In its annual threat report, the agency also said that the risk of terrorist organisations using a cyber attack to affect Australian interests was low.
With regard to cyber espionage, the report said Australia was a target of interest to foreign intelligence services.
However, the main drivers for this activity appeared to be in cases where Australia had a prominent role in contested international issues or where the interests of another country could be affected.
In February, Prime Minister Malcolm Turnbull had asked the ACSC and its agencies to brief other smaller political parties about threats to the electoral process in the wake of news in the US that the 2016 presidential poll may have been influenced by external actors.
The report said one small defence contractor had been compromised in November last year. The attackers had been able to stay within the victim's system for a long time and had stolen a fair amount of data.

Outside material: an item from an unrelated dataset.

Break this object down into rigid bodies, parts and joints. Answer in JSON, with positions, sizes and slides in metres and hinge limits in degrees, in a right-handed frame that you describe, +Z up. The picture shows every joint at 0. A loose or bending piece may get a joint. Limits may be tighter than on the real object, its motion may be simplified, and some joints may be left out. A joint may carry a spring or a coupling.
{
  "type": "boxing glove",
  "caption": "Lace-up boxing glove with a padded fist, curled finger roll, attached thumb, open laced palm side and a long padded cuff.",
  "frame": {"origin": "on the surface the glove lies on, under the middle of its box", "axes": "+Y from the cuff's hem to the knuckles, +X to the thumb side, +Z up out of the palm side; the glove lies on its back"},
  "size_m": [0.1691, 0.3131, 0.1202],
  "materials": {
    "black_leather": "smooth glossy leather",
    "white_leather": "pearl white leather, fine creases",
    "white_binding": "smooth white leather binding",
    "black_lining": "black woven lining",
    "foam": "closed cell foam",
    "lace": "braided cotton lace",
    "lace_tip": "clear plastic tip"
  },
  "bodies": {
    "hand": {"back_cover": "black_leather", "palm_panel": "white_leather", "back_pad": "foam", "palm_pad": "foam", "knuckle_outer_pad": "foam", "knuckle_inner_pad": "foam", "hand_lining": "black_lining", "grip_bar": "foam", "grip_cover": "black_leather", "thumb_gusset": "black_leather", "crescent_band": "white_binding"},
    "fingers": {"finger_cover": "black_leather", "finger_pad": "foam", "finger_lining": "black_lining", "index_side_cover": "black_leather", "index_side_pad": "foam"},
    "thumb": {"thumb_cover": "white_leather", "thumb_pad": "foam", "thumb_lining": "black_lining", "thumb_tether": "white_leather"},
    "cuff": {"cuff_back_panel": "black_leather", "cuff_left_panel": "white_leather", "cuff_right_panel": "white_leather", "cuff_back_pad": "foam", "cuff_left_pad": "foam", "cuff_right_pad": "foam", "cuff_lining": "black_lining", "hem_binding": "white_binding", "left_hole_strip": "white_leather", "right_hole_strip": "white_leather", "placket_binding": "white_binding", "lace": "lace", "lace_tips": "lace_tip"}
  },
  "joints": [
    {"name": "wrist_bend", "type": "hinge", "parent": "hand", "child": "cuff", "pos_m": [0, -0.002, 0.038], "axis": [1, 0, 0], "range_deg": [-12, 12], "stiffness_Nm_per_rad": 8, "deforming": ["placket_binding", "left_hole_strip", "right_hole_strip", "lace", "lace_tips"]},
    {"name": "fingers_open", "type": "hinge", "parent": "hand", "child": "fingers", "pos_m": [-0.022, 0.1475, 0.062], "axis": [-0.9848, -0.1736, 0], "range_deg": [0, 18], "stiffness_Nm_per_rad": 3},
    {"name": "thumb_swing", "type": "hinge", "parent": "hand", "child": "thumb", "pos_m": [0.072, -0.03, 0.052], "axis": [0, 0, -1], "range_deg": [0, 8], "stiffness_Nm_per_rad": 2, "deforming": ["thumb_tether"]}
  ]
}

"Analysis showed that the adversary gained access to the victim network by exploiting an Internet-facing server, then using administrative credentials to move laterally within the network, where they were able to install multiple webshells – a script that can be uploaded to a webserver to enable remote administration of the machine – throughout the network to gain and maintain further access," the report said.

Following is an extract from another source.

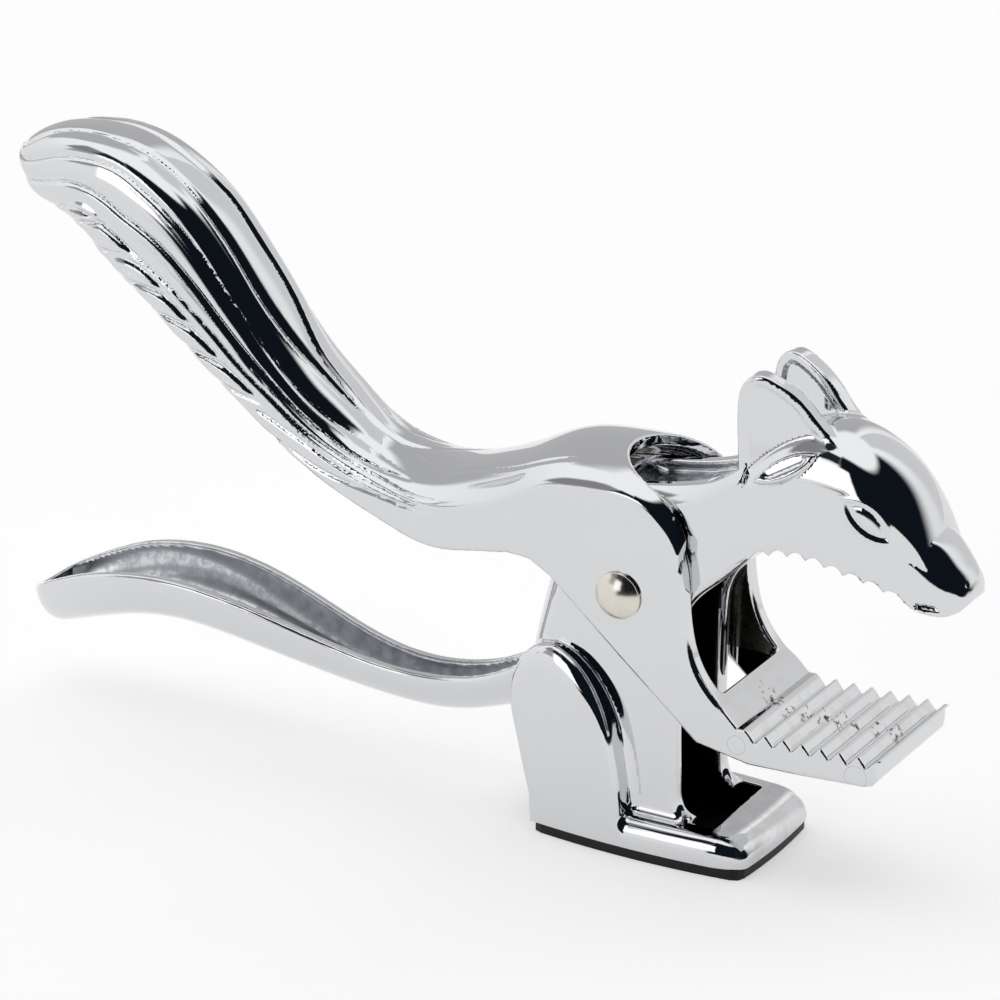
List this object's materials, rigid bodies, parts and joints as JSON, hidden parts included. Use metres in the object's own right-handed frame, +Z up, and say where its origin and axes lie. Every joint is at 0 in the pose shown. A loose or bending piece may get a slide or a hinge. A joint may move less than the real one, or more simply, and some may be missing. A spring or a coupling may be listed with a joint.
{
  "type": "lever nutcracker press",
  "caption": "Squirrel-shaped bench nutcracker press: a standing body casting carries the fixed toothed jaw, and a pivoting tail lever lifts a ribbed jaw plate.",
  "frame": {"origin": "centre of the sole's underside, on the table", "axes": "+X forward from the tail's tip towards the nose, +Y across to the squirrel's left side, +Z up"},
  "size_m": [0.202, 0.0336, 0.1171],
  "materials": {
    "body_plate": "bright chrome plate on a zinc casting",
    "lever_plate": "bright chrome plate on a zinc casting",
    "rivet_metal": "bright warm nickel plate on steel",
    "sole_rubber": "matt black"
  },
  "bodies": {
    "body": {"body_casting": "body_plate", "pivot_rivet": "rivet_metal", "foot_sole": "sole_rubber"},
    "lever": {"tail_lever": "lever_plate"}
  },
  "joints": [
    {"name": "lever_pivot", "type": "hinge", "parent": "body", "child": "lever", "pos_m": [-0.0035, 0, 0.0515], "axis": [0, -1, 0], "range_deg": [0, 28]}
  ]
}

The ACSC said it had observed fewer major compromises of government networks, though this did not mean that the number of attempts had decreased.

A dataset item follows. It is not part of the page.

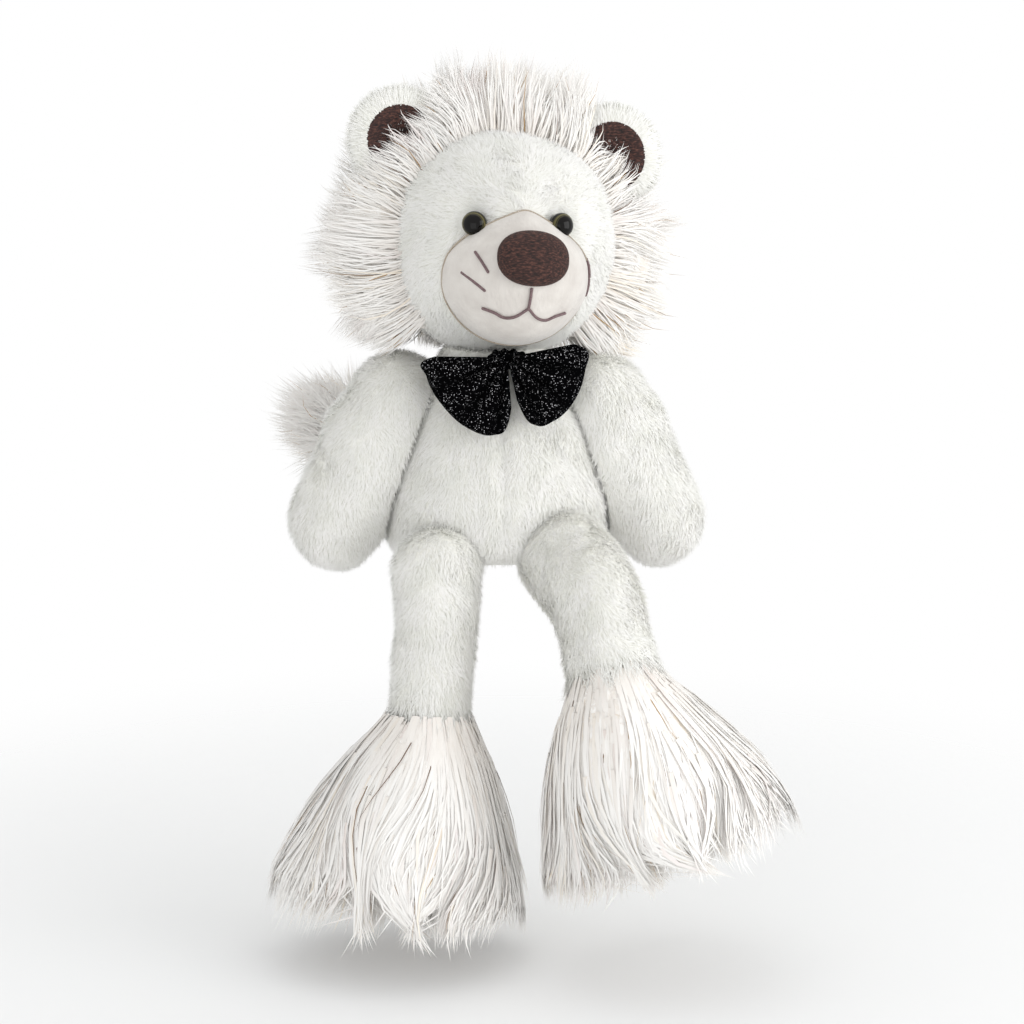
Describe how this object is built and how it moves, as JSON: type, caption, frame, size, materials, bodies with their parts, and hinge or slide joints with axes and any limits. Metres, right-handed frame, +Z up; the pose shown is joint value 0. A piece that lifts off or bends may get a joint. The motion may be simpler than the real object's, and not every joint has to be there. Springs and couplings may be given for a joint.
{
  "type": "plush lion",
  "caption": "Seated white plush lion with a long-haired mane, dangling legs ending in furry feet, a tufted tail and a glittery bow tie.",
  "frame": {"origin": "middle of the flat seat under the body", "axes": "+Z up through the body to the head, -Y out of the belly, +X to the lion's left side"},
  "size_m": [0.2346, 0.2048, 0.3816],
  "materials": {
    "plush": "short white plush pile",
    "long_fur": "long silky cream pile with copper and gold hairs",
    "filling": "loose white polyester fibre",
    "velboa": "short velvety pile, warm grey",
    "brown_velboa": "short velvety pile, dark brown",
    "eye": "clear dome over a dark pupil and an olive ring",
    "washer": "moulded white plastic",
    "thread": "twisted mauve-brown embroidery thread",
    "white_thread": "white sewing thread",
    "bow": "black cloth with silver glitter"
  },
  "bodies": {
    "body": {"body_skin": "plush", "body_filling": "filling", "closing_seam": "white_thread", "bow_knot": "bow", "bow_loop_right": "bow", "bow_loop_left": "bow"},
    "head": {"head_skin": "plush", "head_filling": "filling", "mane": "long_fur", "muzzle_skin": "velboa", "muzzle_filling": "filling", "nose": "brown_velboa", "mouth_stitch": "thread", "eye_right": "eye", "eye_washer_right": "washer", "ear_right": "plush", "ear_lining_right": "brown_velboa", "whisker_upper_right": "thread", "whisker_lower_right": "thread", "eye_left": "eye", "eye_washer_left": "washer", "ear_left": "plush", "ear_lining_left": "brown_velboa", "whisker_upper_left": "thread", "whisker_lower_left": "thread"},
    "tail": {"tail_skin": "plush", "tail_filling": "filling", "tail_tuft": "long_fur"},
    "right_arm": {"arm_skin_right": "plush", "arm_filling_right": "filling"},
    "right_leg": {"leg_skin_right": "plush", "leg_filling_right": "filling"},
    "right_foot": {"foot_fur_right": "long_fur", "foot_filling_right": "filling"},
    "left_arm": {"arm_skin_left": "plush", "arm_filling_left": "filling"},
    "left_leg": {"leg_skin_left": "plush", "leg_filling_left": "filling"},
    "left_foot": {"foot_fur_left": "long_fur", "foot_filling_left": "filling"}
  },
  "joints": [
    {"name": "head_turn", "type": "hinge", "parent": "body", "child": "head", "pos_m": [0.0015, -0.002, 0.0954], "axis": [0, 0, 1], "range_deg": [-35, 35]},
    {"name": "right_arm_swing", "type": "hinge", "parent": "body", "child": "right_arm", "pos_m": [-0.046, 0, 0.067], "axis": [-1, 0, 0], "range_deg": [-10, 80]},
    {"name": "left_arm_swing", "type": "hinge", "parent": "body", "child": "left_arm", "pos_m": [0.046, 0, 0.067], "axis": [-1, 0, 0], "range_deg": [-10, 80]},
    {"name": "right_leg_swing", "type": "hinge", "parent": "body", "child": "right_leg", "pos_m": [-0.029, -0.037, 0], "axis": [-1, 0, 0], "range_deg": [-8, 85]},
    {"name": "left_leg_swing", "type": "hinge", "parent": "body", "child": "left_leg", "pos_m": [0.028, -0.037, 0.003], "axis": [-1, 0, 0], "range_deg": [-45, 25]},
    {"name": "right_ankle_bend", "type": "hinge", "parent": "right_leg", "child": "right_foot", "pos_m": [-0.034, -0.05, -0.064], "axis": [-1, 0, 0], "range_deg": [-12, 12]},
    {"name": "left_ankle_bend", "type": "hinge", "parent": "left_leg", "child": "left_foot", "pos_m": [0.044, -0.077, -0.042], "axis": [-1, 0, 0], "range_deg": [-12, 12]},
    {"name": "tail_sway", "type": "hinge", "parent": "body", "child": "tail", "pos_m": [0, 0.044, 0.014], "axis": [0, 0, -1], "range_deg": [0, 120]}
  ]
}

"No federal or state government network is exempt from malicious cyber activity. Foreign states continue to possess the greatest intent and capability to compromise Australian government networks," the report said.
"Cyber criminals continued to pose an ongoing threat to government-held information, although much of it is opportunistic, rather than specific effort to compromise a given network. Nevertheless, relatively inexpensive and accessible cyber tools can achieve significant disruptive effects and embarrassment."